Implementation Status Across Participating Countries
The OECD reported in November 2024 that numerous jurisdictions committed to information exchange under the framework have already enacted necessary legislation. Many countries have laws in place requiring crypto service providers to collect framework-related data, while others are completing final stages of legislative enforcement.
The primary goal centers on enabling tax authorities to verify taxpayer compliance with tax obligations regardless of transaction location. This addresses concerns raised by G20 Finance Ministers since 2021 about gaps in international crypto tax enforcement.
The OECD finalized core framework rules in 2022 following sustained pressure from major economies for enhanced coordination on digital asset taxation.
Timeline for Data Collection and Exchange
The implementation follows a phased approach across different jurisdictions. The initial group of 48 countries began recording transactions in 2026 with data exchanges scheduled to commence in 2027.
A second wave comprising 27 additional jurisdictions will delay their participation by one year. Countries in this group including Australia, Canada, Mexico and Switzerland have until January 1, 2027 to initiate required data collection processes.
These nations will begin sharing collected information with partner tax authorities starting in 2028, allowing additional time for legislative preparations and system implementation.
Hong Kong Seeks Public Input on Framework Implementation
Hong Kong, positioned within the second implementation wave, launched a public consultation process regarding framework adoption. The Hong Kong government released details on Tuesday requesting feedback on both implementation procedures and modifications to existing tax reporting standards.
Officials explicitly connected the initiative to broader efforts targeting cross-border tax evasion. The consultation period allows stakeholders to provide input on how the framework will operate within Hong Kong's unique financial ecosystem.
This approach demonstrates recognition of the complexity involved in integrating international reporting standards with local regulatory frameworks and market conditions.
Potential Uses Beyond Tax Enforcement
While the framework specifically limits collected data to tax-related purposes, industry observers have identified broader potential applications. Crypto tax software providers noted in November 2024 that the information could eventually offer authorities unprecedented visibility into cryptocurrency ownership and identity details.
The data infrastructure may enable identification of previously anonymous crypto holders, serving as an intelligence resource for various enforcement agencies. Authorities could potentially leverage this information to connect digital identities with criminal investigations.
These expanded uses remain theoretical at present, with current framework guidelines restricting data usage to tax compliance verification. However, the technical capability to support broader applications exists within the reporting architecture.
Impact on Cryptocurrency Investors
Crypto investors in participating jurisdictions should prepare for enhanced reporting transparency throughout 2026 and beyond. Service providers will collect detailed transaction histories including purchase amounts, sale proceeds, transfer activities and wallet addresses.

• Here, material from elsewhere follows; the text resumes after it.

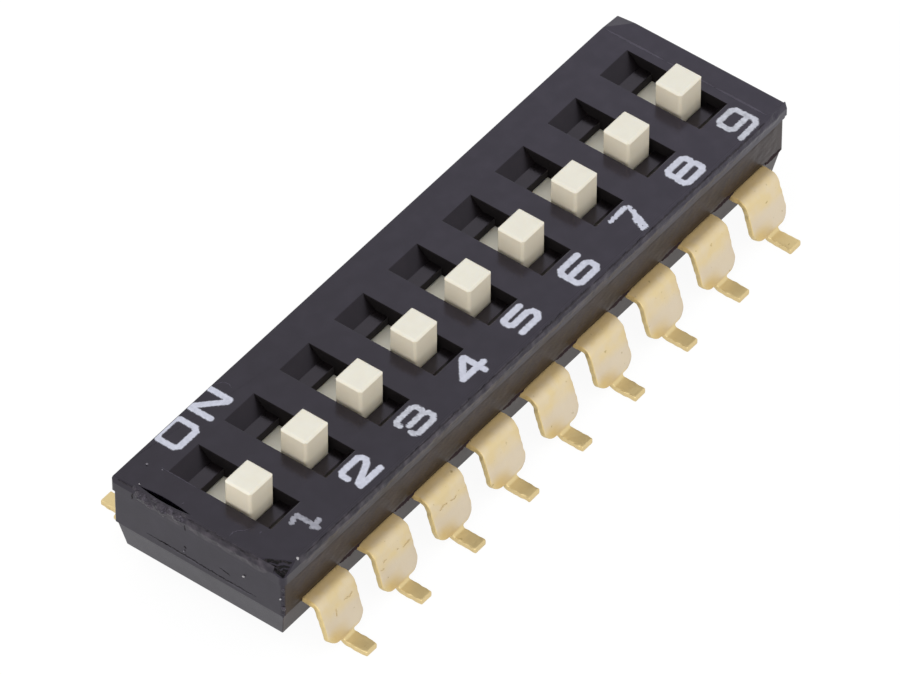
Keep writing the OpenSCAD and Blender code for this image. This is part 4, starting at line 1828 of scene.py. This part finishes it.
@dataclass(frozen=True)
class Studio:
    """Pale floor, soft light and the camera."""

    # The camera's direction in degrees, and its place from the aim along its own axes
    azimuth: float = -52.31
    elevation: float = 45.89
    aside: float = -0.139
    above: float = -1.506
    distance: float = 305.957
    focal_px: float = 10572.6
    frame_px: float = 900.0
    sensor: float = 36.0
    # The nearest and the furthest that it sees, in metres
    clip: tuple[float, float] = (0.01, 10.0)
    # The floor's half side, and its height just under the feet
    floor_reach: float = 2000.0
    floor_z: float = -0.005
    # The floor's glow, and how much of it the camera and the reflections see instead of paper
    glow: float = 1.03
    camera_glow: float = 0.9
    glossy_glow: float = 0.6
    # Each lamp's place, the length of its side and its power in watts
    lamps: tuple[tuple[str, Place, float, float], ...] = (
        ("end_softbox", (-230.0, -40.0, 85.0), 150.0, 0.16),
        ("front_fill", (-60.0, -230.0, 70.0), 150.0, 0.05),
    )

    def stand(
        self, name: str, data: bpy.types.Camera | bpy.types.Light, place: Vector, turn: Matrix
    ) -> bpy.types.Object:
        """Stands a camera or a lamp in the scene.

        Args:
            name: Name of the object.
            data: What stands there.
            place: Where, in millimetres.
            turn: Its rotation.

        Returns:
            The new object.
        """
        made = bpy.data.objects.new(name, data)
        made.matrix_world = Matrix.Translation(place * MM) @ turn.to_4x4()
        bpy.context.scene.collection.objects.link(made)
        return made

    def camera(self) -> None:
        """Stands the camera on its line of sight: aim, plus right, up and back by its offsets."""
        a, e = math.radians(self.azimuth), math.radians(self.elevation)
        back = Vector((math.sin(a) * math.cos(e), -math.cos(a) * math.cos(e), math.sin(e)))
        right = Vector((math.cos(a), math.sin(a), 0.0))
        up = back.cross(right)
        place = Vector((0, 0, TOP)) + right * self.aside + up * self.above + back * self.distance
        data = bpy.data.cameras.new("camera")
        data.sensor_width = self.sensor
        data.lens = self.focal_px / self.frame_px * self.sensor
        data.clip_start, data.clip_end = self.clip
        turn = Matrix((right, up, back)).transposed()
        bpy.context.scene.camera = self.stand("camera", data, place, turn)

    def floor(self) -> None:
        """Lays a pale floor that the camera sees near white, with the shadow kept faint."""
        reach, z = self.floor_reach, self.floor_z
        corners = [(-reach, -reach, z), (reach, -reach, z), (reach, reach, z), (-reach, reach, z)]
        material = bpy.data.materials.new("floor")
        tree = empty_tree(material)
        paper = add_node(tree, "BsdfDiffuse", ("#f8f8f8",))
        glow = add_node(tree, "Emission", ("#ffffff", self.glow))
        ray = add_node(tree, "LightPath").outputs
        glossy = (ray["Is Glossy Ray"], self.glossy_glow)
        mirrored = add_node(tree, "Math", glossy, operation="MULTIPLY")
        seen = (ray["Is Camera Ray"], self.camera_glow, mirrored)
        share = add_node(tree, "Math", seen, operation="MULTIPLY_ADD")
        mixed = add_node(tree, "MixShader", (share, paper, glow))
        add_node(tree, "OutputMaterial", (mixed,))
        floor = write_mesh("floor", np.array(corners), [[0, 1, 2, 3]], material, smooth=False)

    def world(self) -> None:
        """Lights the scene evenly from all round, like the inside of a white tent."""
        world = bpy.data.worlds.new("studio")
        bpy.context.scene.world = world
        tree = empty_tree(world)
        tent = add_node(tree, "Background", ("#ffffff", 1.0))
        add_node(tree, "OutputWorld", (tent,))

    def build(self) -> None:
        """Sets up the camera, the floor, the world and the lamps, which face the part."""
        self.camera()
        self.floor()
        self.world()
        for name, place, size, power in self.lamps:
            data = bpy.data.lights.new(name, "AREA")
            data.size = size * MM
            data.energy = power
            spot = Vector(place)
            self.stand(name, data, spot, spot.to_track_quat("Z", "Y").to_matrix())
        bpy.context.scene.view_settings.view_transform = "Standard"


def main() -> None:
    """Builds and dresses every sub-assembly, in order, then sets up the studio."""
    logging.basicConfig(level=logging.INFO, format="%(name)s: %(message)s")
    Housing().build()
    SliderBank().build()
    TerminalRows().build()
    Marking().build()
    Wear().build()
    Studio().build()


if __name__ == "__main__":
    main()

Tax authorities will receive this information through automatic exchange mechanisms, reducing opportunities for unreported income or capital gains. Investors may face increased scrutiny of cryptocurrency holdings and transaction patterns.
Compliance with local tax obligations becomes more critical as reporting infrastructure matures. Investors should maintain accurate records of all cryptocurrency transactions and consult tax professionals regarding reporting requirements in their jurisdictions.

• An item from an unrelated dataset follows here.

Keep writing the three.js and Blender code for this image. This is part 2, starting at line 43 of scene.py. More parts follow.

Global Movement Toward Crypto Tax Transparency
The framework implementation represents the culmination of years of international coordination on digital asset taxation. Major economies have expressed concerns about tax base erosion through unreported cryptocurrency transactions since digital assets gained mainstream adoption.

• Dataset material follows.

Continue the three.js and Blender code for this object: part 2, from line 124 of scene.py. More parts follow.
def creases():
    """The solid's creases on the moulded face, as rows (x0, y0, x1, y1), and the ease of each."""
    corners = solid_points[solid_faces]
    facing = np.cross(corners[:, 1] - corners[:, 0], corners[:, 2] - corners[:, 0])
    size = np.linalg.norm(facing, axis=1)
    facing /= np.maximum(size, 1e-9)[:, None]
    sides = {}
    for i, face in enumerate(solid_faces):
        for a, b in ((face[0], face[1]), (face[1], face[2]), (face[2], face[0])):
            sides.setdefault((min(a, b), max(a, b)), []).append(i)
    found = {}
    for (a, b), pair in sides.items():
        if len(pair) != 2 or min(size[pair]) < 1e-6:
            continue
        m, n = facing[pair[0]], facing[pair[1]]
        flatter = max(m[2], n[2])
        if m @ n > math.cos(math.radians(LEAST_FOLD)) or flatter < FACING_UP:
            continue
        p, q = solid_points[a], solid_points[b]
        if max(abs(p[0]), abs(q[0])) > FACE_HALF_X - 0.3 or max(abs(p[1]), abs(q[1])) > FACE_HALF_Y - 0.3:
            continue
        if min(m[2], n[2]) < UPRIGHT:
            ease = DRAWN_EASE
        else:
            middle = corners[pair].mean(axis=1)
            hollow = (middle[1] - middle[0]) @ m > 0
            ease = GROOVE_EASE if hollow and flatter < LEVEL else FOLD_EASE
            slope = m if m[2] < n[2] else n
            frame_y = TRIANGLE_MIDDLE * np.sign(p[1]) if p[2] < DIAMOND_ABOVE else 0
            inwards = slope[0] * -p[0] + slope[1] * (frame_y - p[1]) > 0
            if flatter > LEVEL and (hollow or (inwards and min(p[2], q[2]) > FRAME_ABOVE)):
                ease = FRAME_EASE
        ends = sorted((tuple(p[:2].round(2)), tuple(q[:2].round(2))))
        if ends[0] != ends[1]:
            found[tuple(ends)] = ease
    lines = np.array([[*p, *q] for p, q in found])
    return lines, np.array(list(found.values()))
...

The standardized reporting approach mirrors earlier efforts in traditional financial sectors, including the Common Reporting Standard for bank account information. Cryptocurrency markets face similar transparency requirements as they integrate with broader financial systems.
This trend toward comprehensive reporting frameworks signals regulatory maturity in crypto markets. Investors and service providers must adapt to evolving compliance landscapes as digital assets receive treatment comparable to traditional financial instruments.
What This Means for Crypto Service Providers
Crypto businesses operating in framework jurisdictions face substantial compliance obligations beginning in 2026. Companies must implement systems capable of capturing required transaction data across all user activities.
Service providers need to establish processes for customer identification, transaction monitoring and data formatting consistent with framework specifications. Failure to comply may result in penalties or operational restrictions within participating jurisdictions.
The compliance burden may prove particularly challenging for smaller platforms lacking resources for sophisticated reporting infrastructure. Some service providers may choose to restrict access from certain jurisdictions rather than implement required reporting systems.
Looking Ahead to 2027 and Beyond
The framework's 2027 launch marks just the beginning of enhanced crypto tax transparency worldwide. Additional jurisdictions will likely commit to participation as the system demonstrates effectiveness in combating tax evasion.
Tax authorities will refine their use of collected data over time, potentially expanding analytical capabilities and enforcement actions. The crypto industry should anticipate ongoing evolution in reporting requirements and compliance expectations.
Investors and service providers operating across multiple jurisdictions must stay informed about implementation timelines and requirements in each relevant market. The global nature of cryptocurrency markets means that framework participation by major economies will have widespread effects on international crypto activity.